Well, people generally thought it was a bad idea, and for that I am grateful! TwoJacks wrote:
I'm expecting Fed-day like activity immediately surrounding the jobs number, so the key for me will be not touching the dials until things settle down. I don't think we'll collapse and I don't think we'll crash on the number. Somehow, I think a bigger move would've already happened. Too many insiders know the number already for price to be this quiet. I'm leaning toward the idea that it's a non-event.
And blues wrote:
Well, " going to go long the /ES in a big way before the announcement because", I'm not sure if that such a good idea… Often right after the job report, the 1 minute candle can get really crazy and fast (like this morning's job report, it drop like almost 4 points in the first 1 minute candle). So what happen if first candle go down like 3-4 points right away, are you going to get scare into selling it? If not, when ARE you going to sell it? Now if it goes down 3-4 points and BOUNCE BACK right away, but you got scare into selling it first, then what you going to do? buy it back? I've tried that tactic before, is useless, it may just scare you into the wrong direction and waste of money.
Sound advice! These Slopers are a smart bunch!
SIDE NOTE: Comments problems resolved. THANK YOU DANIEL!
I confess that my heart was in my throat in the seconds that ticked down to the release of the job numbers. When they were released, neither the bulls nor the bears grabbed hold of the market. We had our typical "EKG" type madness, with a ten-point range covered within a span of a minute or two. As I'm typing this, the /ES is up 3, and who knows where it'll be when you're looking at it. Suffice it to say that we didn't blast 30 points higher or lower on the news. It was – ironically – pretty much a non-event so far.
It was also one of the very few times that I clicked on CNBC, and it didn't take long before I clicked it off again. With an unemployment rate of 9.7% (which, we'll all agree, is a kind estimate), the talking heads still found a way to say Gee It's Not So Bad, much like a father would to a wayward son who produced a report card of all Fs, with the exception of a single, all-too-encouraging D-.

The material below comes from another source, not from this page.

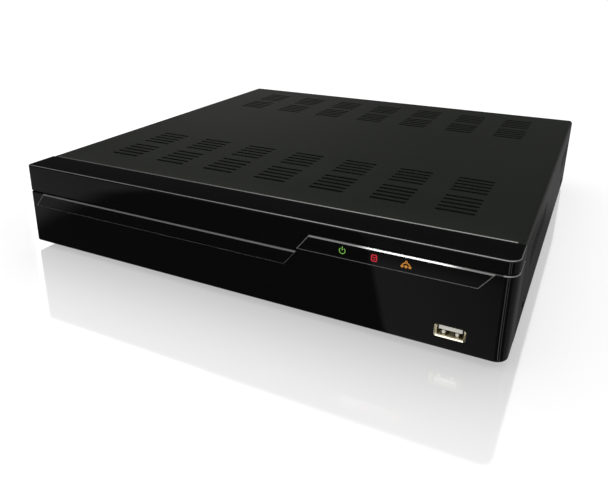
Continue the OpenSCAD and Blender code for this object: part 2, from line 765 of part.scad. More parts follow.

Since I took on a big short position in GLD yesterday, I was more interested in the overnight activity of precious metals. It's interesting to note that the gold futures contract had a "close, but no cigar!" moment yesterday trying to reach the fabled quadruple-digit level. As of this writing, it's down about seven bucks.
Disqus Note! Leisa just emailed me that Disqus is having troubles again (which is the equivalent of saying Bill Clinton is looking lecherously at women again). I'll try to hail them, but it's still pitch-black early out here.